Thursday 17 July 2008

Cattle and other matters






Lunch was the great local cuisine; Tex-Mex, though I found myself unable for it, really, after the breakfast. And then we went to Fort Worth, considered to be the more classy end of things. There we visited a Texan cliché; the stock yards.
Everyone knows that Texas is all about cattle, in particular the beast known as the longhorn (for obvious reasons). The stockyards in Fort Worth were absolutely huge, and still functioning fully until the mid 1980s when modern technology rendered them largely obsolete. Nowadays, the good ol’boys sit in specially air-conditioned bars drinkin whisky and rye thinkin ‘this’ll be the day that I buy’ and watching the stock on television screens.
For sentimental and historical reasons, they still keep a handful of longhorns at Fort Worth stockyards, and do a bit of rodeo ridin; you can even try your skill on a mechanical bull.
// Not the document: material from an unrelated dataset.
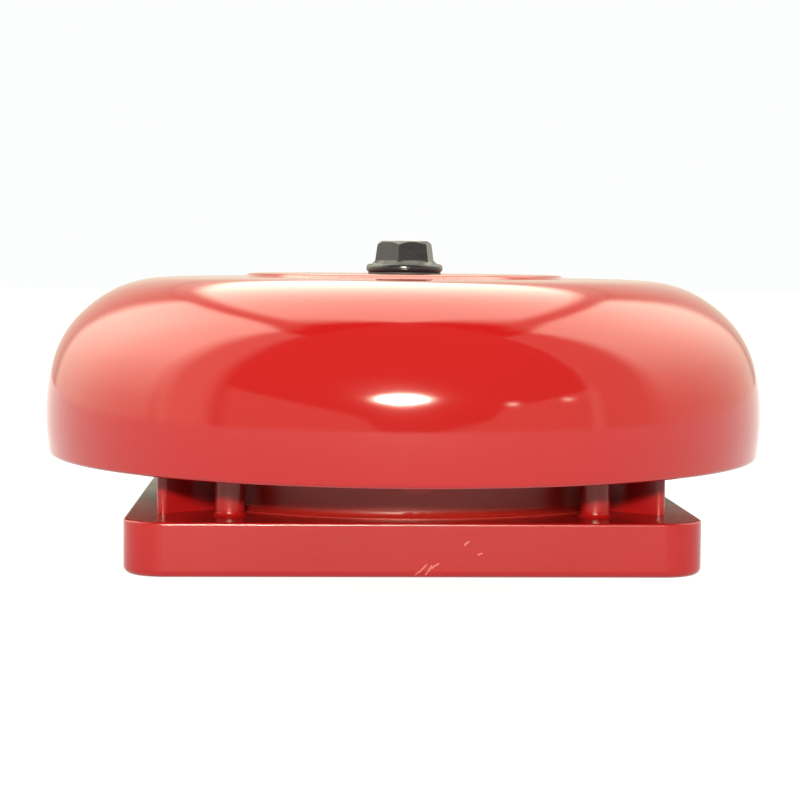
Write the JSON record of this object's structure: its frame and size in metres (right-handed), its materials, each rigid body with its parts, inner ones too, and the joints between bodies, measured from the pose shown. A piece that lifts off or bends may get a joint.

There are a few men dressed up as cowboys who herd the herd up and down the street a couple of times a day for the tourists; I thought it all a bit lame and pointless, until I realised that for the people of Texas, it is a bit like changing the guard; pointless in one sense, but in another, an assertion of one’s history that is, in point of fact, very important indeed.
We visited some of the cattle—all bulls, as it turned out—in a pen, and watched as the long and very heavy horns posed something of an obstacle to a bull wanting to drink. The horns proved a little more useful as another bull succeeded in scratching, er, a certain part of himself that any shorter-horned animal could never have dreamed of managing.
The afternoon brought a reunion of some of my former colleagues and students from the Thomas More in England program(me), (which is the reason for my connection with the University of Dallas) all of whom it was wonderful to see again. There was more food, which I entirely avoided, and began to tremble in anticipation of the promised dinner. When the do was over, I cried off the dinner: I couldn’t face another mouthful, and pinched one or two of the nibbles from the reception which stood me in good stead yesterday evening and this morning.

1 comment:

gemoftheocean said...

That must have been some breakfast to wave off lunch and dinner! What did you have? A side of beef and eggs?!